The next step was to mark the new opening for the 3/16" "groove". This was surprisingly difficult because pencil lead doesn't stick to Silicone residue either. I used a drum sander attachment on my electric drill. I found this tool at Rockler Woodworking and it is worth it’s weight in gold. I used a 1 ½" drum which cut nicely and left a nice clean opening with no residue. The teak and fiberglass in the opening eats sanding drums so you"ll likely need a drum per port but it leaves a much neater opening than the yard did with a Sawzall. Once the openings are cut and the ports replaced, the area under the trim ring needs to be stripped of residue.

At this point I got lucky.

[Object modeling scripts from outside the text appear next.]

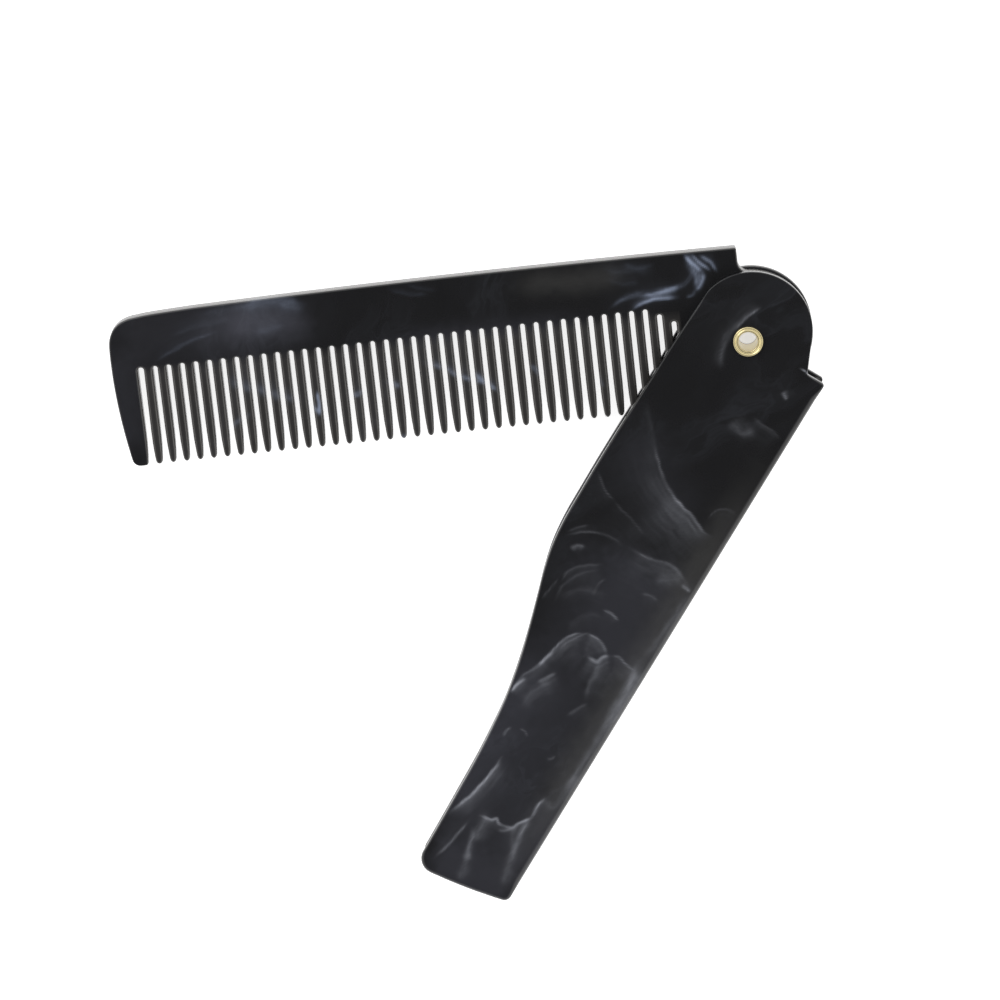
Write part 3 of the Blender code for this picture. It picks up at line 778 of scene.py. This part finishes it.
def comb_mesh(look):
    """The toothed plate: its edge is one rounded band carried along the outline, between two faces."""
    path = dense(comb_path(), look.edge_spacing / MM)[0]
    normals = inward(path)
    on_teeth = (path[:, 1] < ROOT_AT_TIP) & among_teeth(path[:, 0], 0.5)
    radius = np.where(on_teeth, look.tooth_arris, look.plate_arris) / MM
    rise = np.clip((path[:, 1] - TOOTH_END) / TIP_RISE, 0, 1)
    radius = narrowed(radius * (TIP_ARRIS + (1 - TIP_ARRIS) * rise), PLATE_BLEND)
    radius = softened(radius, PLATE_BLEND)
    half = half_plate(path[:, 1], path[:, 0])
    depth = np.minimum(np.where(on_teeth, look.tooth_drop / MM, radius), half * DROP_LIMIT)
    depth = softened(depth, PLATE_BLEND)
    hub_ring = arc((0, 0), HUB_HOLE, 0, 360, HOLE_STEP)[:-1]
    skin = Skin()
    edges = []
    rings = []
    for side in (1, -1):
        rows = arris_rows(skin, path, normals, radius, depth, half, side, PLATE_ARRIS_STEPS)
        walls(skin, rows)
        ring = skin.add(hub_ring, side * HALF_PLATE)
        spacing = (look.spacing if side > 0 else look.back_spacing) / MM
        skin.face(rows[0], [ring], lambda p, side=side: side * half_plate(p[:, 1], p[:, 0]), spacing)
        edges.append(rows[-1])
        rings.append(ring)
    skin.wall(*edges)
    skin.wall(*rings)
    return skin.mesh("comb_plate", COMB_TURN)


def rivet_mesh(look):
    """A profile of radius and height turned about the pivot: radius times (cos, sin) of the turn.

    The lower half of the profile is the upper one upside down, moved to the sunk seat.
    """
    top = HALF_STACK + RIVET_SEAT
    low = -HALF_STACK + SINK_DEPTH - RIVET_SEAT
    roll = RIVET_RISE / 2
    crest = RIVET_FLANGE - roll * ROLL_CREST
    outer = arc((crest, top + roll), roll, -80, 100, CORNER_STEP)
    lip = arc((RIVET_BORE + RIVET_LIP, top + roll * LIP_HEIGHT), RIVET_LIP, 75, 180, CORNER_STEP)
    groove = np.array([(crest - roll * GROOVE[0], top + roll * GROOVE[1])])
    upper = np.concatenate([[(RIVET_BARREL, top)], outer, groove, lip])
    lower = upper[::-1] * (1, -1) + (0, low + top)
    profile = np.concatenate([upper, lower])
    count = look.sides
    turn = np.linspace(0, 2 * math.pi, count, endpoint=False)
    rows = np.arange(len(profile) * count).reshape(len(profile), count)
    skin = Skin()
    for radius, height in profile:
        skin.add(radius * np.stack([np.cos(turn), np.sin(turn)], 1), height)
    walls(skin, [*rows, rows[0]])
    return skin.mesh("hollow_rivet", SHEATH_TURN)


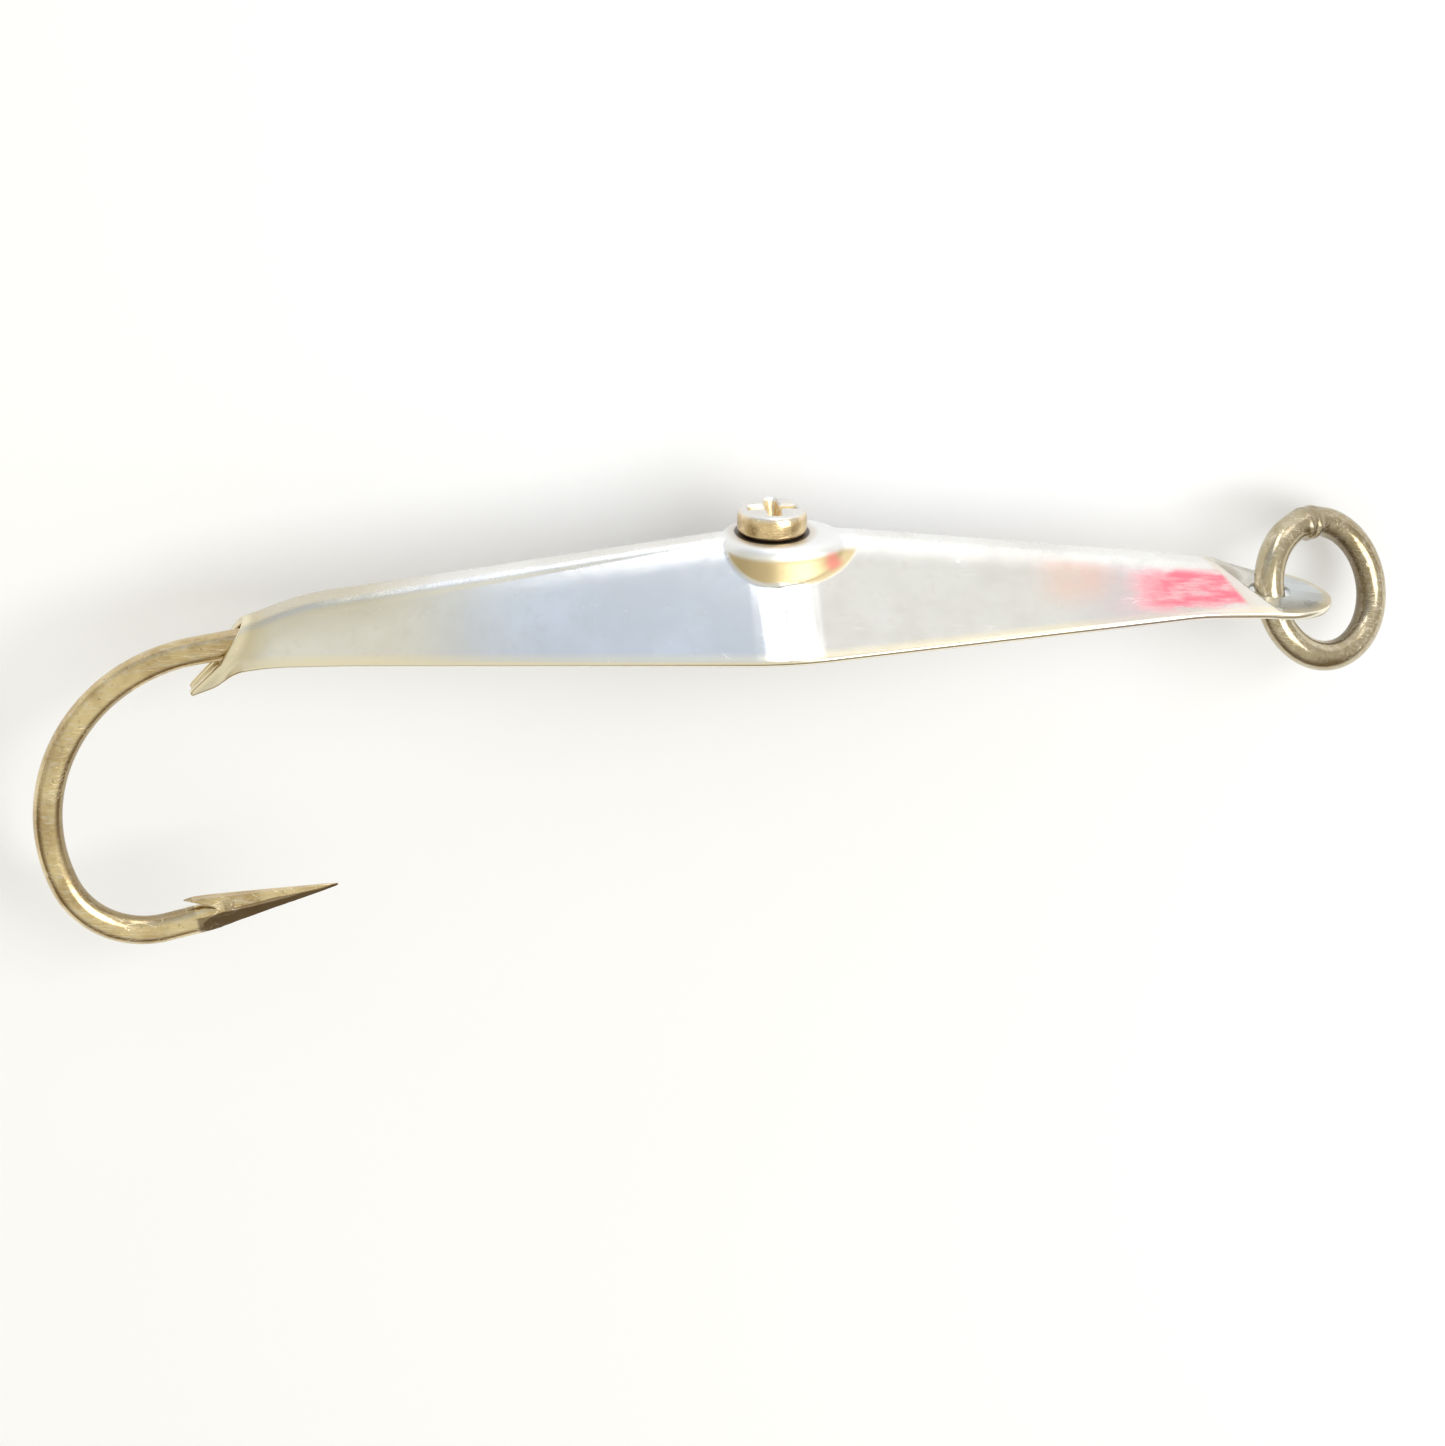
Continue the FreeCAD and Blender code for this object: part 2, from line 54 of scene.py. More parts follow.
# Sizes are millimetres in the lure's own axes: x from tail to head, y up the screw, z towards
# the near flange, with the origin where the screw's axis crosses the ridge line.
HEAD_CROWN, HEAD_UNDER, HEAD_RADIUS = 1.82, -0.85, 3.44
SCREW_LOW, SCREW_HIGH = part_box("screw")
ORIGIN = np.array([(SCREW_LOW.x + SCREW_HIGH.x) / 2, SCREW_HIGH.y - HEAD_CROWN * MM,
                   (SCREW_LOW.z + SCREW_HIGH.z) / 2])
RING_HOLE = (np.array(frame["joints"][0]["pos_m"]) - ORIGIN) / MM

SHEET = 0.8
RIM = 0.24
# The pressed boss, which is longer toward the head than it is wide.
BOSS_RADIUS = 5.0
BOSS_DRAFT = math.radians(12)
BOSS_ROUNDING = 1.25
BOSS_STRETCH = 0.70
# How far the crease before the tab slants back, for each mm out from the middle.
TAB_CREASE = 0.7


def in_frame(points):
    return np.asarray(points, float) * MM + ORIGIN


# ---------------------------------------------------------------- mesh helpers

def new_piece(name, points, faces):
    mesh = bpy.data.meshes.new(name)
    mesh.from_pydata([tuple(p) for p in in_frame(points)], [], [tuple(f) for f in faces])
    piece = bpy.data.objects.new(name, mesh)
    bpy.context.scene.collection.objects.link(piece)
    return piece


def weld(piece, gap=0.002, sharp=35):
    """Merges doubled points, points every face outwards and shades the piece smooth."""
    form = bmesh.new()
    form.from_mesh(piece.data)
    bmesh.ops.remove_doubles(form, verts=form.verts, dist=gap * MM)
    bmesh.ops.dissolve_degenerate(form, edges=form.edges, dist=gap * MM * 0.1)
    bmesh.ops.recalc_face_normals(form, faces=form.faces)
    form.to_mesh(piece.data)
    form.free()
    piece.data.shade_smooth()
    piece.data.set_sharp_from_angle(angle=math.radians(sharp))
    return piece


def grid(rows, columns, start=0, ring=False, closed=False):
    """Quads over rows x columns of points; ring closes the columns, closed closes the rows."""
    faces = []
    for i in range(rows if closed else rows - 1):
        for j in range(columns if ring else columns - 1):
            a, b = i * columns, (i + 1) % rows * columns
            k = (j + 1) % columns
            faces.append([start + a + j, start + a + k, start + b + k, start + b + j])
    return faces


def turned(name, outline, steps=96):
    """A solid of revolution about the screw's axis from (radius, height) points."""
    angles = np.linspace(0, 2 * math.pi, steps, endpoint=False)
    points = [(r * math.cos(a), h, r * math.sin(a)) for r, h in outline for a in angles]
    return weld(new_piece(name, points, grid(len(outline), steps, ring=True)))


def rounded(outline, radius, steps=5):
    """The outline with its inner corners replaced by arcs of about this radius."""
    done = [outline[0]]
    for before, here, after in zip(outline, outline[1:], outline[2:]):
        p, q, s = (np.array(v, float) for v in (before, here, after))
        reach = min(radius, np.linalg.norm(p - q) * 0.45, np.linalg.norm(s - q) * 0.45)
        start = q + (p - q) / np.linalg.norm(p - q) * reach
        end = q + (s - q) / np.linalg.norm(s - q) * reach
        for t in np.linspace(0, 1, steps):
            done.append(tuple((1 - t) ** 2 * start + 2 * t * (1 - t) * q + t ** 2 * end))
    return done + [outline[-1]]


def combine(piece, other, operation):
    """Cuts other out of piece, or fuses it in, and deletes other."""
    tool = piece.modifiers.new(operation.lower(), "BOOLEAN")
    tool.operation = operation
    tool.object = other
    tool.solver = "EXACT"
    made = bpy.data.meshes.new_from_object(
        piece.evaluated_get(bpy.context.evaluated_depsgraph_get()))
    piece.modifiers.clear()
    piece.data = made
    bpy.data.objects.remove(other)
    return piece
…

It turns out that one of the biggest secrets on the waterfront is that there is a solvent for Silicone; Toluene or Xylol. Accordingly I alternately shaved with my putty knife and scrubbed with Xylol until the house was clean enough for the new Silicone. To play it safe, I ran a 1" sanding disc in my 3/8” drill over the area under the trim ring. I doubt if it can be cleaned better than that.

All that was left was to caulk the ports with Silicone and glue on the trim ring. At this point, the ports would be held by the self-tapping screws and the caulk which will cure over time to act almost like rubber and hold the ports both mechanically and leak proof. After fighting with the old ports, I doubt if they’ll either move or leak. The old ports were beginning to crack but it took 33 years. I’ll never have to do that job ever again.